I do have some bona fide Colorado roots even though I was not born in the Centennial State. My grandmother arrived here in 1936, and other family members came here, too. Even though I cannot display a Colorado Native bumper sticker, my family has been here a long time.

I Join a Lineage Society

Success! After waiting since last July, I finally received word this week that my application to join the General Society of Mayflower Descendants has been approved.

My qualifying lineage runs from the adventurer Stephen Hopkins. He accompanied the Pilgrims on their journey in 1620. They hired him because he had previous New World experience.

To file this application, I did not need to document the first few generations of my ancestors who came after Stephen Hopkins. The 30-volume Mayflower Families Through Five Generations provides an authoritative family tree down to Hopkins’ descendant, and my ancestor, Thomas Snow (1735-1790).

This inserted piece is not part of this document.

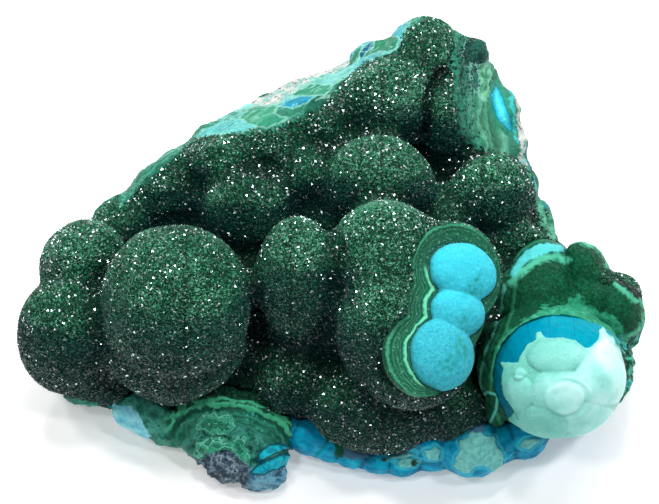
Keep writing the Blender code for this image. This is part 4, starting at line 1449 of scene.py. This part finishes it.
# %% Material of the ledges
ledge = Finish("banded_ledge", roughness=0.5, gloss=0.15)
arched = ledge.ramp(
    ledge.between(ledge.wander("arch_mm", 2.0, 0.5), -0.4, 5.2), (0.0, 16, 84, 64), (0.08, 20, 92, 70),
    (0.12, 76, 190, 144), (0.21, 60, 172, 130), (0.25, 12, 76, 60), (0.38, 22, 96, 78), (0.44, 48, 146, 118),
    (0.5, 26, 104, 86), (0.58, 44, 136, 110), (0.64, 22, 98, 80), (0.74, 52, 146, 122), (0.8, 26, 104, 86),
    (0.92, 38, 124, 104),
)
ledge.tint = ledge.ramp(
    ledge.noise(2.0, 5, 0.65), (0.32, 22, 90, 78), (0.46, 46, 132, 114), (0.54, 76, 168, 150),
    (0.6, 42, 124, 108), (0.7, 26, 98, 84),
)
ledge.lay(arched, ledge.marked("arch_share"))
knotty = ledge.ramp(
    ledge.between(ledge.wander("knot_mm", 1.8, 0.8), -2.6, 0.4), (0.0, 34, 130, 100), (0.12, 84, 190, 156),
    (0.2, 12, 74, 60), (0.32, 44, 146, 112), (0.4, 14, 82, 66), (0.5, 68, 178, 142), (0.6, 34, 130, 102),
    (0.68, 112, 210, 182), (0.76, 18, 92, 74), (0.86, 56, 160, 126), (0.94, 8, 58, 50),
)
ledge.lay(knotty, "knot_mm", edge=0.3, wander=0.3)
fleck = ledge.between(ledge.wander(ledge.cells(0.8), 0.5, 0.2), 0.34, 0.24)
ledge.lay((50, 168, 150), ledge.times(fleck, ledge.between(ledge.marked("fleck_mm"), 0.3, -0.6)))
ledge.lay((8, 48, 38), ledge.marked("over_arch"))

# %% Rock and chrysocolla of the ledges
rocky = ledge.ramp(
    ledge.noise(1.8, 5, 0.7), (0.32, 36, 60, 82), (0.42, 80, 130, 154), (0.5, 124, 186, 208),
    (0.58, 74, 144, 176), (0.68, 44, 76, 100),
)
dark_rock = ledge.ramp(
    ledge.noise(1.5, 5, 0.75), (0.34, 16, 24, 36), (0.46, 44, 64, 80), (0.54, 80, 106, 124),
    (0.59, 158, 180, 190), (0.64, 52, 70, 88), (0.74, 22, 32, 46),
)
rocky = ledge.mix(ledge.marked("left_rock"), rocky, dark_rock)
ledge.lay(rocky, "rock_gap_mm", edge=0.2, wander=0.5)
bright_cyan = ledge.ramp(ledge.noise(1.0, 3), (0.35, 2, 140, 168), (0.6, 22, 206, 226))
ledge.lay(bright_cyan, "cyan_mm", edge=0.15, wander=0.15)
ledge.lay((4, 70, 84), ledge.line(ledge.marked("cyan_mm"), 0.28, 0.1, 0.8))
sky = ledge.ramp(ledge.noise(1.6, 3), (0.35, 92, 192, 214), (0.65, 156, 236, 246))
ledge.lay(sky, "sky_mm", edge=0.15, wander=0.3)
ledge.bump(ledge.noise(0.5, 5, 0.65), 0.2)
finish_piece(scatter("foot_grains", foot, 0.9 * over_arch, druse_tree), druse_material)
finish_piece(foot, ledge.paint(ledge.mottled(1.0, 0.35, 0.65)))

# %% [markdown]
# ## The pattern crystal
# The pattern crystal is put away, because only its copies belong to the specimen.

# %% Put the pattern crystal away
bpy.data.objects.remove(crystal)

I did need to prove my descent from Thomas through his daughter, Lucy (1760-1795). Because no other descendant of hers has ever applied to the Society, I could not piggyback on the application of someone else. There are a couple of long-ago applications from descendants of Lucy’s brother, Edward Snow, but they included no records that I could use for my application.

I had little difficulty collecting appropriate documentation for most of the generations between Thomas Snow and me. Wills, obituaries, or vital records spelled out the relationships between generations.

But there were two links that were more troublesome. I did not know whether the documentation I submitted would pass the review of the Society’s genealogists:

  1. Was Olive Hall (Dunbar) Riddle (1823-1902) the same person as Olive, daughter of Rhoda (Hall) Dunbar (1784-1850)? Olive’s father died when Olive was a child so his will did not include her married name. Olive’s mother did not leave a will. Olive’s obituary did not provide her mother’s name, and an obituary for Rhoda has not been found. Nor has a family Bible. To solve the problem, I collected land conveyances that mentioned Olive Dunbar inheriting and Olive Riddle selling the same parcel of Ohio land.
  2. Was Lucy (Snow) Hall the same person as Lucy, daughter of Thomas Snow? I could find no primary sources that provided this information. Instead, I crossed my fingers and submitted a page from the Hall family entry in the Encyclopedia of Massachusetts (1916) that claimed Lucy’s descent from Stephen Hopkins.

The Society genealogists deemed the land records and the published biographical information enough to establish the links I needed.

The next step will be to receive my membership numbers for the national organization and the Colorado chapter. This should take a week or so.

The Society will retain all the genealogical information I provided. Any of Lucy (Snow) Hall’s descendants can now use it to file applications of their own.

Furthermore, my work on this line will be preserved. When I cannot be certain that my own family will keep my research, submitting it to a lineage society will assure that it is not lost.

I am thrilled that my application was successful.